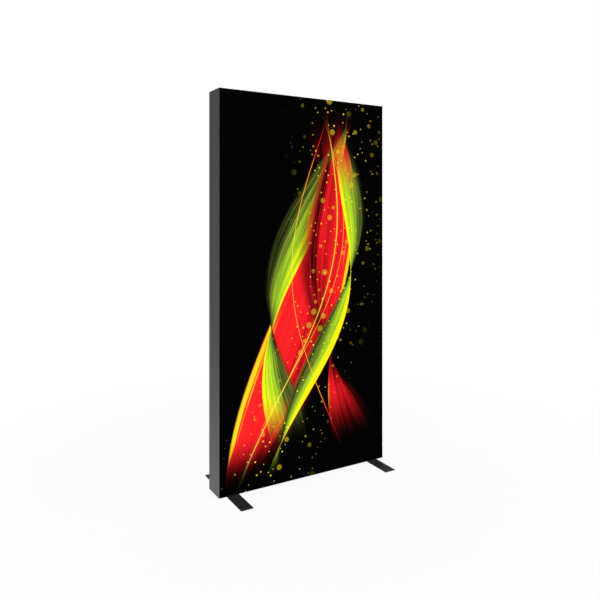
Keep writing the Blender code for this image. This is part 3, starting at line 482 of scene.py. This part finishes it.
RIBBONS = [
    Ribbon(
        Line(-0.36, 0.14, 2.0, 5.6, 0.26), Span(0.0, 0.35, 1.80, 2.36), RED_STOPS,
        half_width=0.30, twists=1.60, phase=0.35, glow=0.72, depth=0.45, seed=21.0,
    ),
    Ribbon(
        Line(-0.20, 0.20, 2.3, 2.2, 0.15), Span(0.15, 0.55, 1.95, 2.40), LIME_STOPS,
        half_width=0.16, twists=2.50, phase=0.80, glow=0.86, depth=0.60, seed=11.0,
    ),
    Ribbon(
        Line(0.40, 0.14, 2.2, 2.6, -0.14), Span(0.10, 0.55, 1.90, 2.38), RED_STOPS,
        half_width=0.22, twists=2.10, phase=1.60, glow=0.58, depth=0.55, seed=3.0,
    ),
    Ribbon(
        Line(-0.08, 0.16, 2.6, 4.4, 0.20), Span(0.0, 0.30, 1.70, 2.25), LIME_STOPS,
        half_width=0.10, twists=3.10, phase=2.40, glow=0.88, depth=0.55, seed=17.0,
    ),
]
THREADS = [
    Thread(
        Line(-0.30, 0.20, 2.0, 5.2, 0.22), Span(0.0, 0.3, 1.9, 2.3), LIME_STOPS,
        half_width=0.0032, haze=0.24,
    ),
    Thread(
        Line(-0.26, 0.24, 2.1, 5.0, 0.20), Span(0.1, 0.4, 2.0, 2.3), RED_STOPS,
        half_width=0.0024, haze=0.22,
    ),
    Thread(
        Line(0.16, 0.22, 1.9, 2.4, -0.04), Span(0.1, 0.5, 1.9, 2.3), RED_STOPS,
        half_width=0.0026, haze=0.22,
    ),
]
SPARKS = [
    Sparks(pitch=0.034, lit_share=0.20, radius_share=0.20, strength=0.90, turn=0.55),
    Sparks(pitch=0.085, lit_share=0.26, radius_share=0.28, strength=0.30, turn=-0.35),
]

# A ribbon goes from -1 to 1 across and has one lit edge. Tone is added where it twists and where it
# lies flat, and its ends keep a share of their tone. The pace is how often its strands change in a metre
EDGE_PLACE = -0.94
EDGE_WIDTH = 0.028
EDGE_GLOW = 0.36
NARROWEST_SHARE = 0.04
TWIST_TONE = -0.25
FLAT_TONE = 0.08
END_TONE_SHARE = 0.35
STRAND_PACE = 1.2

# A thread is at its full light over a share of its width, and its haze reaches further out
THREAD_LIGHT = 0.80
THREAD_CORE_SHARE = 0.35
HAZE_WIDTHS = 5.0

# Sparks are brightest along one line, and none is further from it than the reach
SPARK_COLOUR = (1.0, 0.72, 0.02)
SPARK_LINE = Line(-0.20, 0.12, 2.0, 5.4, 0.22)
SPARK_REACH = 0.42
SPARK_CORE_SHARE = 0.70
LEAST_RADIUS_SHARE = 0.35


def strands(g, across, along, seed):
    """Fine and broad strands of light that run along a ribbon, from 0 to 1."""
    broad = g.noise(g.vector(across * 4.0 + seed, along, seed), 1.0, 2.0, 0.55)
    fine = g.noise(g.vector(across * 20.0 + seed, along * 0.6, seed + 7.0), 1.0, 3.0, 0.6)
    return 0.55 * g.smooth(broad, *NOISE_RANGE) + 0.45 * g.smooth(fine, 0.34, 0.68)


def stretch(g, z, span):
    """One where the form is full, fading to nothing at its start and end."""
    return g.smooth(z, span.start, span.full) * g.smooth(z, span.fade, span.end, 1.0, 0.0)


def wave(g, z, line):
    """Place across the panel of a line at that height."""
    return line.middle + line.lean * z + line.swing * g.math("SINE", z * line.turns + line.phase)


def twist(g, ribbon, off, z):
    """Place across a ribbon, from -1 to 1, and how flat it lies. A twist changes its sides over."""
    signed = g.math("SINE", z * ribbon.twists + ribbon.phase)
    narrow = g.math("SQRT", signed * signed + NARROWEST_SHARE ** 2)
    return off * g.math("SIGN", signed) / (narrow * ribbon.half_width), abs(signed)


def satin(g, ribbon, across, along, fade):
    """Tone of a ribbon: a lit edge that tapers off with the fade, strands, and a fall into shade."""
    body = g.smooth(across, -0.9, 1.1, 1.0, 0.0)
    from_edge = abs(across - EDGE_PLACE) / (0.02 + 0.98 * fade)
    edge = g.smooth(from_edge, 0.0, EDGE_WIDTH / ribbon.half_width, EDGE_GLOW, 0.0)
    light = strands(g, across, along, ribbon.seed) - 0.5
    slow = g.noise(g.vector(along * 0.9, ribbon.seed, 0.0), 1.0, 1.0) - 0.5
    return body * ribbon.glow + edge + ribbon.depth * light + 0.5 * slow


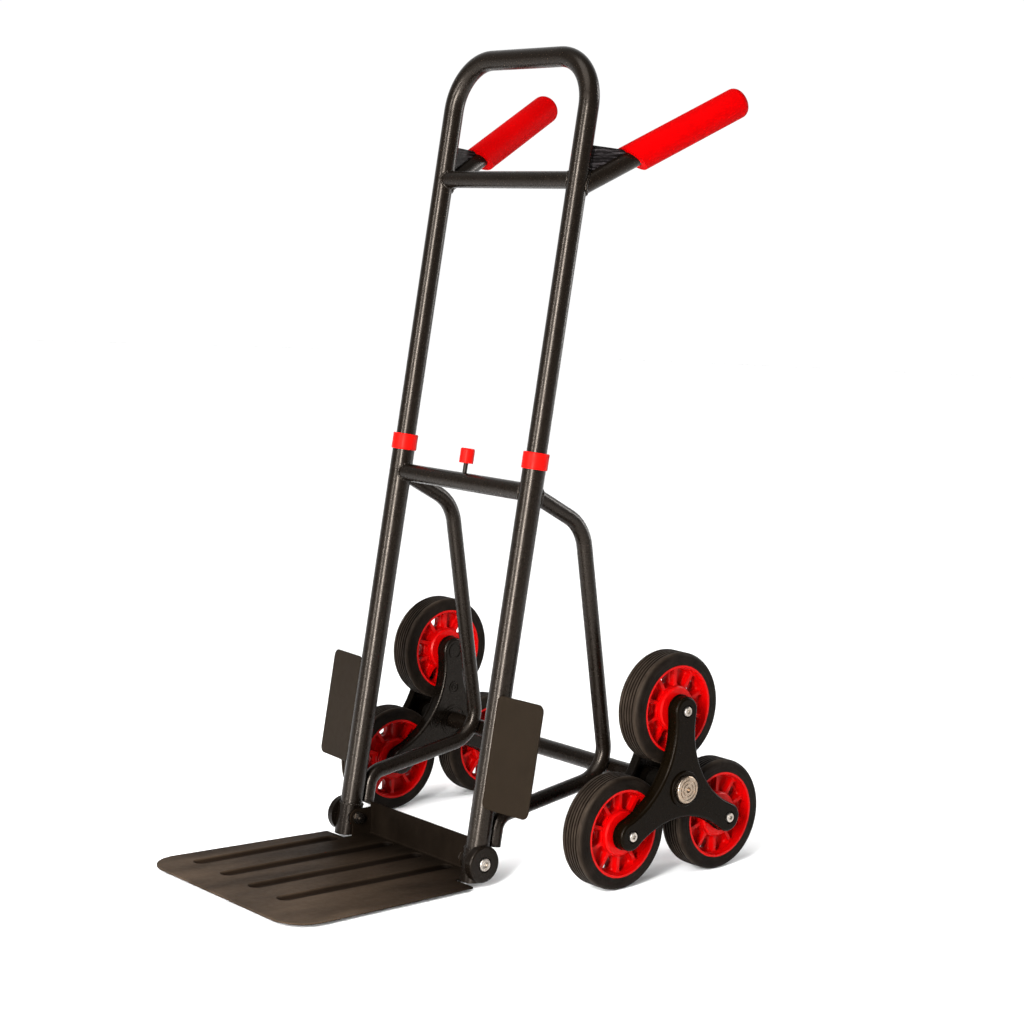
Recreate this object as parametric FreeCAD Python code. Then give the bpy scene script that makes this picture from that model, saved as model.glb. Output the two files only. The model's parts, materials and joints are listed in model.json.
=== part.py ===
import FreeCAD, Part
import math
import os
from FreeCAD import Vector

# Six-wheel stair climbing trolley, in millimetres.
# X runs across the trolley, -Y is the load side, +Z is up and z = 0 is the floor.
# Most of the frame is drawn in the "upright frame": the origin is between the feet of the
# uprights, Z runs up along the uprights, and Y points straight back from them.
# lean() turns a shape from the upright frame to the floor frame.

# ---- whole trolley -------------------------------------------------------------------
RAKE = 8.44             # lean of the uprights, degrees from vertical
FOOT_Z = 12.5           # height of the upright frame's origin above the floor
HALF_SPACING = 143.5    # mid-plane to the axis of an upright
RUNNING = 0.05          # radial clearance of a shaft that turns or slides in a hole
GAP = 0.5               # free space between faces of different moving groups

# ---- tubes: outer radius, wall thickness ----------------------------------------------
UPRIGHT_R = 16.0
UPPER_R = 14.0
CROSSBAR_R = 12.5
UPPER_CROSSBAR_R = 12.0
REAR_R = 11.0
HANDLE_R = 12.5
AXLE_TUBE_R = 12.5
TUBE_WALL = 1.5

# ---- places along the uprights, from their foot -----------------------------------------
UPRIGHT_START = 38.0
UPRIGHT_END = 556.0
COLLAR_HEIGHT = 23.0
COLLAR_R = 18.0
COLLAR_SPIGOT = 18.0    # length of the collar's sleeve inside the upright
LOWER_CROSSBAR_S = 524.2
UPPER_CROSSBAR_S = 948.2
TOP_TUBE_S = 1117.5
TOP_BEND_R = 70.0
UPPER_START = 468.0
GUIDE_LENGTH = 34.0
REAR_TOP_S = 525.0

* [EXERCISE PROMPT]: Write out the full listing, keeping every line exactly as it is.

* [THE OUTPUT]:
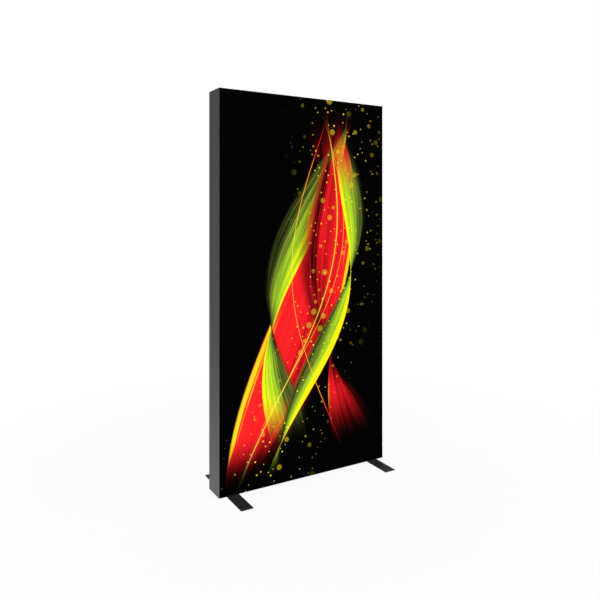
Keep writing the Blender code for this image. This is part 3, starting at line 482 of scene.py. This part finishes it.
RIBBONS = [
    Ribbon(
        Line(-0.36, 0.14, 2.0, 5.6, 0.26), Span(0.0, 0.35, 1.80, 2.36), RED_STOPS,
        half_width=0.30, twists=1.60, phase=0.35, glow=0.72, depth=0.45, seed=21.0,
    ),
    Ribbon(
        Line(-0.20, 0.20, 2.3, 2.2, 0.15), Span(0.15, 0.55, 1.95, 2.40), LIME_STOPS,
        half_width=0.16, twists=2.50, phase=0.80, glow=0.86, depth=0.60, seed=11.0,
    ),
    Ribbon(
        Line(0.40, 0.14, 2.2, 2.6, -0.14), Span(0.10, 0.55, 1.90, 2.38), RED_STOPS,
        half_width=0.22, twists=2.10, phase=1.60, glow=0.58, depth=0.55, seed=3.0,
    ),
    Ribbon(
        Line(-0.08, 0.16, 2.6, 4.4, 0.20), Span(0.0, 0.30, 1.70, 2.25), LIME_STOPS,
        half_width=0.10, twists=3.10, phase=2.40, glow=0.88, depth=0.55, seed=17.0,
    ),
]
THREADS = [
    Thread(
        Line(-0.30, 0.20, 2.0, 5.2, 0.22), Span(0.0, 0.3, 1.9, 2.3), LIME_STOPS,
        half_width=0.0032, haze=0.24,
    ),
    Thread(
        Line(-0.26, 0.24, 2.1, 5.0, 0.20), Span(0.1, 0.4, 2.0, 2.3), RED_STOPS,
        half_width=0.0024, haze=0.22,
    ),
    Thread(
        Line(0.16, 0.22, 1.9, 2.4, -0.04), Span(0.1, 0.5, 1.9, 2.3), RED_STOPS,
        half_width=0.0026, haze=0.22,
    ),
]
SPARKS = [
    Sparks(pitch=0.034, lit_share=0.20, radius_share=0.20, strength=0.90, turn=0.55),
    Sparks(pitch=0.085, lit_share=0.26, radius_share=0.28, strength=0.30, turn=-0.35),
]

# A ribbon goes from -1 to 1 across and has one lit edge. Tone is added where it twists and where it
# lies flat, and its ends keep a share of their tone. The pace is how often its strands change in a metre
EDGE_PLACE = -0.94
EDGE_WIDTH = 0.028
EDGE_GLOW = 0.36
NARROWEST_SHARE = 0.04
TWIST_TONE = -0.25
FLAT_TONE = 0.08
END_TONE_SHARE = 0.35
STRAND_PACE = 1.2

# A thread is at its full light over a share of its width, and its haze reaches further out
THREAD_LIGHT = 0.80
THREAD_CORE_SHARE = 0.35
HAZE_WIDTHS = 5.0

# Sparks are brightest along one line, and none is further from it than the reach
SPARK_COLOUR = (1.0, 0.72, 0.02)
SPARK_LINE = Line(-0.20, 0.12, 2.0, 5.4, 0.22)
SPARK_REACH = 0.42
SPARK_CORE_SHARE = 0.70
LEAST_RADIUS_SHARE = 0.35


def strands(g, across, along, seed):
    """Fine and broad strands of light that run along a ribbon, from 0 to 1."""
    broad = g.noise(g.vector(across * 4.0 + seed, along, seed), 1.0, 2.0, 0.55)
    fine = g.noise(g.vector(across * 20.0 + seed, along * 0.6, seed + 7.0), 1.0, 3.0, 0.6)
    return 0.55 * g.smooth(broad, *NOISE_RANGE) + 0.45 * g.smooth(fine, 0.34, 0.68)


def stretch(g, z, span):
    """One where the form is full, fading to nothing at its start and end."""
    return g.smooth(z, span.start, span.full) * g.smooth(z, span.fade, span.end, 1.0, 0.0)


def wave(g, z, line):
    """Place across the panel of a line at that height."""
    return line.middle + line.lean * z + line.swing * g.math("SINE", z * line.turns + line.phase)


def twist(g, ribbon, off, z):
    """Place across a ribbon, from -1 to 1, and how flat it lies. A twist changes its sides over."""
    signed = g.math("SINE", z * ribbon.twists + ribbon.phase)
    narrow = g.math("SQRT", signed * signed + NARROWEST_SHARE ** 2)
    return off * g.math("SIGN", signed) / (narrow * ribbon.half_width), abs(signed)


def satin(g, ribbon, across, along, fade):
    """Tone of a ribbon: a lit edge that tapers off with the fade, strands, and a fall into shade."""
    body = g.smooth(across, -0.9, 1.1, 1.0, 0.0)
    from_edge = abs(across - EDGE_PLACE) / (0.02 + 0.98 * fade)
    edge = g.smooth(from_edge, 0.0, EDGE_WIDTH / ribbon.half_width, EDGE_GLOW, 0.0)
    light = strands(g, across, along, ribbon.seed) - 0.5
    slow = g.noise(g.vector(along * 0.9, ribbon.seed, 0.0), 1.0, 1.0) - 0.5
    return body * ribbon.glow + edge + ribbon.depth * light + 0.5 * slow


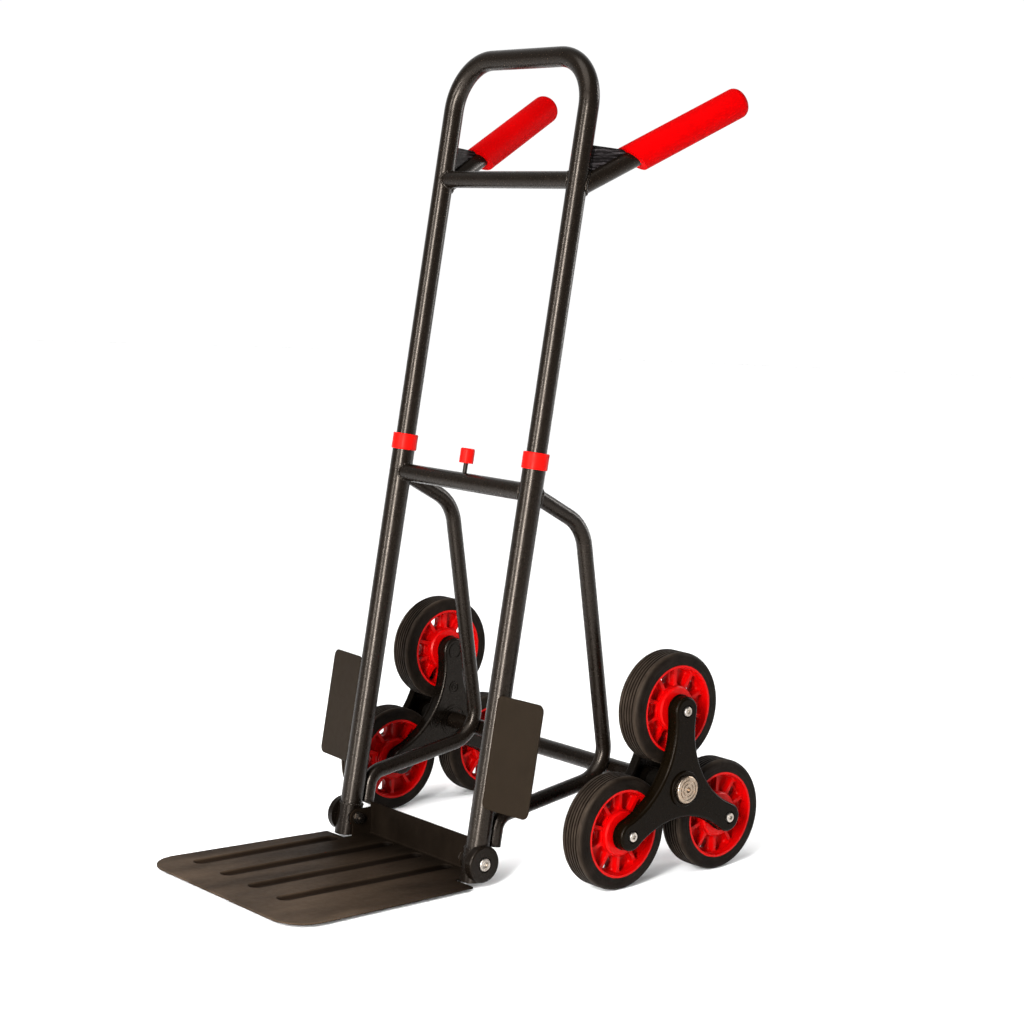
Recreate this object as parametric FreeCAD Python code. Then give the bpy scene script that makes this picture from that model, saved as model.glb. Output the two files only. The model's parts, materials and joints are listed in model.json.
=== part.py ===
import FreeCAD, Part
import math
import os
from FreeCAD import Vector

# Six-wheel stair climbing trolley, in millimetres.
# X runs across the trolley, -Y is the load side, +Z is up and z = 0 is the floor.
# Most of the frame is drawn in the "upright frame": the origin is between the feet of the
# uprights, Z runs up along the uprights, and Y points straight back from them.
# lean() turns a shape from the upright frame to the floor frame.

# ---- whole trolley -------------------------------------------------------------------
RAKE = 8.44             # lean of the uprights, degrees from vertical
FOOT_Z = 12.5           # height of the upright frame's origin above the floor
HALF_SPACING = 143.5    # mid-plane to the axis of an upright
RUNNING = 0.05          # radial clearance of a shaft that turns or slides in a hole
GAP = 0.5               # free space between faces of different moving groups

# ---- tubes: outer radius, wall thickness ----------------------------------------------
UPRIGHT_R = 16.0
UPPER_R = 14.0
CROSSBAR_R = 12.5
UPPER_CROSSBAR_R = 12.0
REAR_R = 11.0
HANDLE_R = 12.5
AXLE_TUBE_R = 12.5
TUBE_WALL = 1.5

# ---- places along the uprights, from their foot -----------------------------------------
UPRIGHT_START = 38.0
UPRIGHT_END = 556.0
COLLAR_HEIGHT = 23.0
COLLAR_R = 18.0
COLLAR_SPIGOT = 18.0    # length of the collar's sleeve inside the upright
LOWER_CROSSBAR_S = 524.2
UPPER_CROSSBAR_S = 948.2
TOP_TUBE_S = 1117.5
TOP_BEND_R = 70.0
UPPER_START = 468.0
GUIDE_LENGTH = 34.0
REAR_TOP_S = 525.0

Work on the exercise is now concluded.